Rather than respond to the substance of Temple’s summary-judgment motion, Simpson moved for leave to amend her complaint. Her proposed amended complaint had two key differences from the original. First, it alleged that Simpson’s supervisor had acknowledged knowing of her FMLA request before terminating her. And second, it added a new cause of action for pretextual termination. Temple opposed the amendment.

The court evaluated the request under the traditional Rule 15 framework where leave shall be freely given except where there is undue delay, prejudice, bad faith, or futility. The court found undue delay because Simpson offered no justification for changing her theory of the case—after substantial discovery and a summary-judgment motion—other than the need to “correct a pleading error.” The court found prejudice because the parties had engaged in 10 months of discovery based on “a different and contradictory set of facts.” And the court found bad faith because, similar to a “sham affidavit,” Simpson raised new allegations in the proposed amendment that contradicted those developed in discovery. The court did not address futility.

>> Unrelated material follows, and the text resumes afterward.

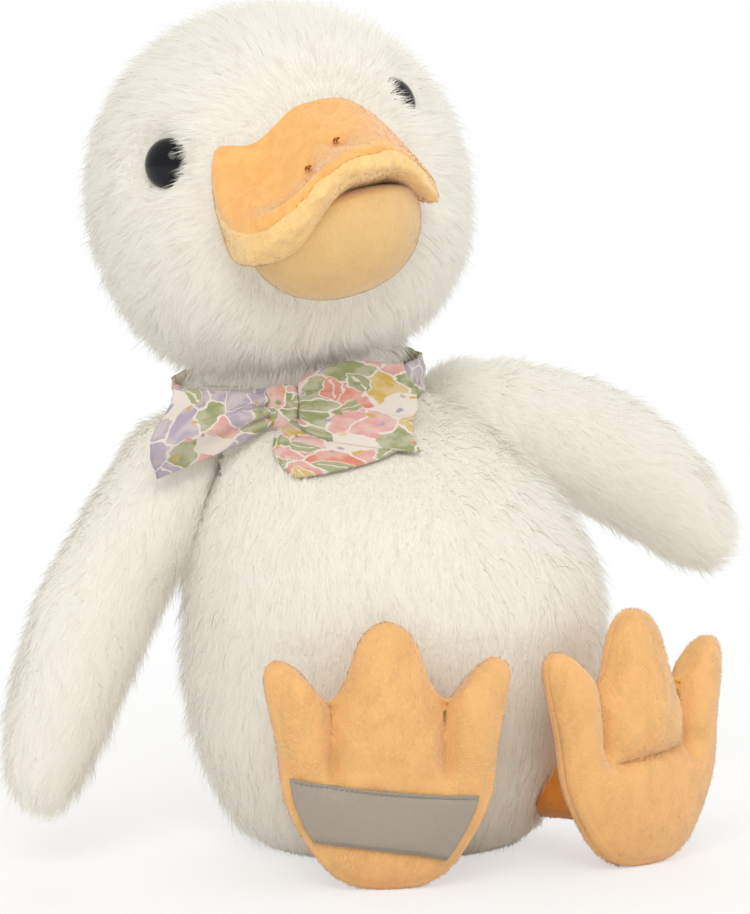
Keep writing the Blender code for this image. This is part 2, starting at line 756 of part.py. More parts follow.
def wing_off_body(name, side, grow, root_end, margin, around, rings):
    """A wing form cut by the body at its lowest and at rest, so it clears it in between."""
    lift = WING_LEFT_RAISE if side == LEFT else 0
    lower = WING_LEFT_LOWER if side == LEFT else 0
    form = wing_form(name, side, lift - lower, grow, root_end, around, rings)
    cut(form, body_form("body_skin", margin))
    if lower:
        there = Matrix.Translation(shoulder(side))
        turn = Matrix.Rotation(lower, 4, flap_axis(side))
        form.data.transform(there @ turn @ there.inverted())
        cut(form, body_form("body_skin", margin))
    return form


def make_wing(side):
    word = SIDE_NAMES[side]
    pivot = shoulder(side)
    lift = WING_LEFT_RAISE if side == LEFT else 0
    cover = wing_off_body(
        "wing_%s_cover" % word, side, 0, WING_ROOT_RADIUS, WING_CLEARANCE, 14, 14)
    join(cover, sphere("wing_root", pivot, WING_ROOT_RADIUS, 14, 8))
    inset = -PLUSH_WALL
    top = WING_ROOT_RADIUS - PLUSH_WALL
    wall = WING_CLEARANCE + PLUSH_WALL
    cut(cover, wing_off_body("wing_hollow", side, inset, top, wall, 10, 8))
    inwards = Vector((-side * (WING_ROOT_RADIUS + MOUTH_OVERRUN), 0, 0))
    inside = wing_place(side, lift) @ Vector((0, 0, -WING_MOUTH_DEPTH))
    cut(cover, rod("wing_mouth", pivot, pivot + inwards, WING_MOUTH_RADIUS, 10))
    cut(cover, rod("wing_neck", pivot, inside, WING_MOUTH_RADIUS, 10))
    stuffing = wing_off_body("wing_%s_stuffing" % word, side, inset - FILL_GAP,
                             top - FILL_GAP, wall + FILL_GAP, 10, 8)
    finish(cover, WHITE_PLUSH, 0.95, pivot)
    finish(stuffing, FILLING, 1, pivot)


# Legs and feet

def leg_form(name, side, grow, around=14, rings=8):
    """A stuffed tube with a ball at the hip and one at the ankle."""
    top, base = hip(side), ankle(side)
    axis = top - base
    turn = axis.to_track_quat("Z", "Y").to_matrix().to_4x4()

    def shape(along, c, s):
        across = sqrt(max(0, 1 - along * along))
        radius = (HIP_RADIUS if along >= 0 else ANKLE_RADIUS) + grow
        rise = axis.length if along >= 0 else 0
        return Vector((radius * across * c, radius * across * s, rise + radius * along))

    return ball(name, shape, around, rings, Matrix.Translation(base) @ turn)


def make_leg(side):
    word = SIDE_NAMES[side]
    top = hip(side)
    cover = leg_form("leg_%s_cover" % word, side, 0)
    cut(cover, body_form("body_skin", JOINT_GAP))
    join(cover, sphere("leg_root", top, HIP_RADIUS, 14, 8))
    cut(cover, leg_form("leg_hollow", side, -SHORT_PILE_WALL, 10, 6))
    inwards = Vector((0, HIP_RADIUS + MOUTH_OVERRUN, 0))
    cut(cover, rod("leg_mouth", top, top + inwards, LEG_MOUTH_RADIUS, 12))
    stuffing = leg_form("leg_%s_stuffing" % word, side, -SHORT_PILE_WALL - FILL_GAP, 10, 6)
    finish(cover, LEG_PILE, 0.9, top)
    finish(stuffing, FILLING, 1, top)


def foot_place(side):
    """The foot's middle stands on the ankle, turned out and leaning back a little."""
    turn = Matrix.Rotation(side * FOOT_TURN, 4, "Z") @ Matrix.Rotation(-FOOT_LEAN, 4, "X")
    inside = Matrix.Translation((0, -FOOT_HALF_DEPTH, ANKLE_DROP))
    return Matrix.Translation(ankle(side)) @ turn @ inside


def foot_outline(grow):
    """Points round the foot from the heel to the middle toe and back, moved out by grow."""
    half = [
        (HEEL_HALF_WIDTH, -HEEL_SIDE_DROP),
        (PALM_HALF_WIDTH, -PALM_SIDE_DROP),
        (INSTEP_HALF_WIDTH, INSTEP_RISE),
        (SIDE_TOE_ASIDE, SIDE_TOE_RISE),
        (SIDE_TOE_TIP_ASIDE, SIDE_TOE_REACH),
        (SIDE_TOE_INNER_ASIDE, SIDE_TOE_INNER_RISE),
        (SIDE_TOE_ROOT_ASIDE, SIDE_TOE_ROOT_RISE),
        (WEB_ASIDE, WEB_RISE),
        (MIDDLE_TOE_ROOT_HALF_WIDTH, MIDDLE_TOE_ROOT_RISE),
        (MIDDLE_TOE_HALF_WIDTH, MIDDLE_TOE_RISE),
    ]
    other = [(-x, z) for x, z in reversed(half)]
    points = [(0, -HEEL_DROP)] + half + [(0, MIDDLE_TOE_REACH)] + other
    grown = []
    for i, (x, z) in enumerate(points):
        before, after = points[i - 1], points[(i + 1) % len(points)]
        out = Vector((after[1] - before[1], 0, before[0] - after[0])).normalized()
        grown.append(Vector((x, 0, z)) + out * grow)
    return grown


def along_outline(points, share):
    """A point of the smooth closed curve through the points, at a share of the way round."""
    at = (share % 1) * len(points)
    first = int(at)
    t = at - first
    a, b, c, d = (points[(first + step) % len(points)] for step in (-1, 0, 1, 2))
    straight = (c - a) * t / 2 + (a * 2 - b * 5 + c * 4 - d) * t**2 / 2
    return b + straight + (b * 3 - a - c * 3 + d) * t**3 / 2


def crease(point):
    """How much thinner the foot is along the two lines that run down from the webs."""
    rise = (point.z - CREASE_ROOT_RISE) / (WEB_RISE - CREASE_ROOT_RISE)
    off = (abs(point.x) - WEB_ASIDE * (0.5 + min(1, max(0, rise)) / 2)) / CREASE_HALF_WIDTH
    return CREASE_DEPTH_SHARE * min(1, max(0, rise)) / (1 + off * off)


def foot_form(name, side, grow, around=44, rings=8, slack=0):
    """A padded foot: its outline shrinks towards the middle as the padding rises."""
    points = foot_outline(grow)
    centre = Vector((0, 0, -FOOT_CENTRE_DROP))
    scale = 1 - slack / PALM_HALF_WIDTH

    def shape(along, c, s):
        rim = along_outline(points, atan2(s, c) / (2 * pi)) - centre
        point = centre + rim * round_off(along, FOOT_FULLNESS_SHARE) * scale
        depth = FOOT_HALF_DEPTH * (1 - crease(point)) + grow - slack
        return point - Vector((0, depth * along, 0))

    return ball(name, shape, around, rings, foot_place(side))


def half_space(side, behind):
    """A block that holds everything behind, or in front of, the foot's rim seam."""
    big = SIDE_TOE_ASIDE + MIDDLE_TOE_REACH
    seam = SEAM_GAP / 2
    low = (-big, -seam if behind else -big, -big)
    high = (big, big if behind else seam, big)
    return block("seam_cut", low, high, foot_place(side))


def make_foot(side):
    word = SIDE_NAMES[side]
    top = ankle(side)
    pocket_radius = ANKLE_RADIUS + ANKLE_GAP
    sole = foot_form("foot_%s_sole" % word, side, 0)
    upper = foot_form("foot_%s_upper" % word, side, 0)
    cut(sole, half_space(side, True), foot_form("foot_hollow", side, -SHORT_PILE_WALL, 31, 6))
    cut(upper, half_space(side, False), foot_form("foot_hollow", side, -SHORT_PILE_WALL, 31, 6))
    stuffing = foot_form(
        "foot_%s_stuffing" % word, side, -SHORT_PILE_WALL, 31, 6, FOOT_FILL_SLACK)
    for piece in (upper, stuffing):
        cut(piece, sphere("ankle_pocket", top, pocket_radius, 16, 8))
        cut(piece, rod("leg_room", top, hip(side), ANKLE_RADIUS + ANKLE_PLAY))
        cut(piece, body_form("body_room", WING_CLEARANCE))
    for piece in (sole, upper):
        keep_above(piece, 0)
    finish(sole, FOOT_PILE, 0.9, top)
    finish(upper, FOOT_PILE, 0.9, top)
    finish(stuffing, FILLING, 1, top)


def make_foot_band(side):
    """A bare satin band sewn across the sole under the toes."""
    band = foot_form("foot_%s_band" % SIDE_NAMES[side], side, SEAM_GAP + BAND_THICKNESS)
    wide = PALM_HALF_WIDTH * 2
    top = -BAND_TOP_DROP
    low = (-wide, -wide, top - BAND_WIDTH)
    high = (wide, -SEAM_GAP, top)
    combine(band, block("band_cut", low, high, foot_place(side)), "INTERSECT")
    cut(band, foot_form("band_seat", side, SEAM_GAP))
    finish(band, SATIN, 0.4, ankle(side))


# Ribbon and bow

def make_ribbon():
    ring = ribbon_ring(
        "neck_ribbon", RIBBON_RADIUS, RIBBON_RADIUS + RIBBON_THICKNESS, RIBBON_WIDTH / 2)
    finish(ring, COTTON, 0.85)


def bow_turn():
    """The bow is tied a little towards the duck's right."""
    return Matrix.Rotation(-BOW_TURN, 4, "Z")


def knot_centre():
    reach = RIBBON_RADIUS + RIBBON_THICKNESS + SEAM_GAP + KNOT_HALF_DEPTH
    return ribbon_place() @ bow_turn() @ Vector((0, -reach, 0))


def make_knot():
    turn = (ribbon_place() @ bow_turn()).to_3x3().to_4x4()

    def shape(along, c, s):
        spread = round_off(along, KNOT_FULLNESS_SHARE)
        return Vector((
            KNOT_HALF_WIDTH * spread * c, KNOT_HALF_DEPTH * spread * s, KNOT_HALF_HEIGHT * along
        ))

    knot = ball("bow_knot", shape, 16, 10, Matrix.Translation(knot_centre()) @ turn)
    cut(knot, body_form("body_skin", SEAM_GAP))
    finish(knot, COTTON, 0.85)


def off_breast(point):
    """Push a point of the bow out, where it would be inside the breast or the ribbon."""
    x, y = body_axis(point.z)
    aside, ahead = point.x - x, y - point.y
    turn = atan2(aside, ahead)
    spread = max(body_spread(point.z), ROUNDING_SHARE)
    wide, deep = BODY_HALF_WIDTH * spread, BODY_HALF_DEPTH * spread
    breast = wide * deep / hypot(deep * sin(turn), wide * cos(turn))
    least = max(breast, RIBBON_RADIUS + RIBBON_FORWARD + RIBBON_THICKNESS) + BOW_STANDOFF
    far = max(hypot(aside, ahead), least)
    return Vector((x + far * sin(turn), y - far * cos(turn), point.z))


def make_bow_tail(side):
    """A ribbon end that fans out from the knot in soft folds, clear of the wing beside it."""
    reach = BOW_RIGHT_REACH if side == RIGHT else BOW_LEFT_REACH
    half_height = BOW_RIGHT_HALF_HEIGHT if side == RIGHT else BOW_LEFT_HALF_HEIGHT
    fall = BOW_RIGHT_FALL if side == RIGHT else BOW_LEFT_FALL
    flare_share = BOW_RIGHT_FLARE_SHARE if side == RIGHT else BOW_LEFT_FLARE_SHARE
    splay = BOW_RIGHT_SPLAY if side == RIGHT else BOW_LEFT_SPLAY
    turn = (ribbon_place() @ bow_turn() @ Matrix.Rotation(splay, 4, "Z")).to_3x3()
    knot_reach = 1 / hypot(cos(splay) / KNOT_HALF_WIDTH, sin(splay) / KNOT_HALF_DEPTH)
    start = knot_reach + SEAM_GAP * 2
    bm = bmesh.new()
    bmesh.ops.create_grid(bm, x_segments=8, y_segments=8, size=0.5)
    for vert in bm.verts:
        out = vert.co.x + 0.5
        across = vert.co.y * 2
        flare = BOW_ROOT_HALF_HEIGHT + (half_height - BOW_ROOT_HALF_HEIGHT) * out**flare_share
        sweep = reach * out / BOW_SWEEP_RADIUS
        fold = BOW_FOLD_DEPTH * out * cos(pi * across)
        away = Vector((
            side * (start + BOW_SWEEP_RADIUS * sin(sweep)),
            BOW_SWEEP_RADIUS * (1 - cos(sweep)) - fold,
            across * flare - fall * out,
        ))
        vert.co = off_breast(knot_centre() + turn @ away)
    tail = object_from("bow_tail_" + SIDE_NAMES[side], bm)
    cloth = tail.modifiers.new("cloth", "SOLIDIFY")
    cloth.thickness = BOW_CLOTH
    cloth.offset = 0
    settle(tail)
    finish(tail, COTTON, 0.85)


def main():
    clear_scene()
    make_body()
    make_tail()
    make_head()
    make_bill()
    for side in (RIGHT, LEFT):
        make_wing(side)
        make_leg(side)
        make_foot(side)
    make_foot_band(RIGHT)
    make_ribbon()
    make_knot()
    for side in (RIGHT, LEFT):
        make_bow_tail(side)


main()
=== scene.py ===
"""The looks of a seated plush duck: fur, short pile, cotton bow, satin foot band, studio stage.

Metres, +Z up, in the frame of the packed part. The duck faces -Y, so its right side is at -X.
Fur is made of thin blades that stand on a skin. Every skin repeats a form of the part's source.
"""

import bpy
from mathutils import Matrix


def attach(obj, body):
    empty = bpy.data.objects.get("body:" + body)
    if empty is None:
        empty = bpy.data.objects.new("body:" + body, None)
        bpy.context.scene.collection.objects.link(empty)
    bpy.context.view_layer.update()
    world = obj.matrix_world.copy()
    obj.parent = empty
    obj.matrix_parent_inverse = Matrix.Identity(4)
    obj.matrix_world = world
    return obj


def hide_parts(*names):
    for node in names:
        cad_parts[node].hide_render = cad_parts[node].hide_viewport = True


bl_info = {
    "name": "Plush Duck",
    "version": (1, 0, 0),
    "blender": (4, 5, 0),
    "location": "View3D > Sidebar > Plush Duck",
    "description": "Dresses the packed plush duck in fur, pile and cloth and sets its stage",
    "category": "Object",
}

from math import acos, atan2, copysign, cos, exp, hypot, pi, radians, sin, sqrt

import bmesh
import bpy
import numpy as np
from bpy.props import (
    FloatProperty,
    FloatVectorProperty,
    IntProperty,
    PointerProperty,
)
from mathutils import Matrix, Vector, kdtree, noise

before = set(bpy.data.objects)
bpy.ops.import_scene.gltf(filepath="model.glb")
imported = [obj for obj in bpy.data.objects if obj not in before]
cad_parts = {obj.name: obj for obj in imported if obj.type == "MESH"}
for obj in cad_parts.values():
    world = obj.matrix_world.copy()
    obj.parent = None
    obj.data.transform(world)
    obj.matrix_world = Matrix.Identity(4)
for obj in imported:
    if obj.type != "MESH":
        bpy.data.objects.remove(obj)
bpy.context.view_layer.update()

RIGHT = -1
LEFT = 1
SIDE_NAMES = {RIGHT: "right", LEFT: "left"}


# Sizes of the part, repeated from its source

BODY_HALF_WIDTH = 0.0665
BODY_HALF_DEPTH = 0.0570
BELLY_HEIGHT = 0.0700
BODY_FALL = 0.0820
BODY_RISE = 0.0900
BODY_LEAN_SIDE = 0.0200
BODY_LEAN_BACK = 0.0340
SEAT_FULLNESS = 2.35
SHOULDER_FULLNESS = 2.05
NECK_HEIGHT = 0.1460
NECK_RADIUS = 0.0340
NECK_PIVOT = Vector((-BODY_LEAN_SIDE, BODY_LEAN_BACK, NECK_HEIGHT))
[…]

Summarizing Simpson’s motion as an effort to “amend her complaint in a manner that is flatly contradicted by the record, [and] offering no explanation apart from counsel’s suggestion that he made an error in pleading the case,” the court denied the proposed amendment—with the likely result that Temple’s motion for summary judgment will be granted. Simpson v. Temple University thus highlights the risk of using amendments to defeat summary judgment, particularly when they represent an unexplained departure from the plaintiff’s original theory of the case.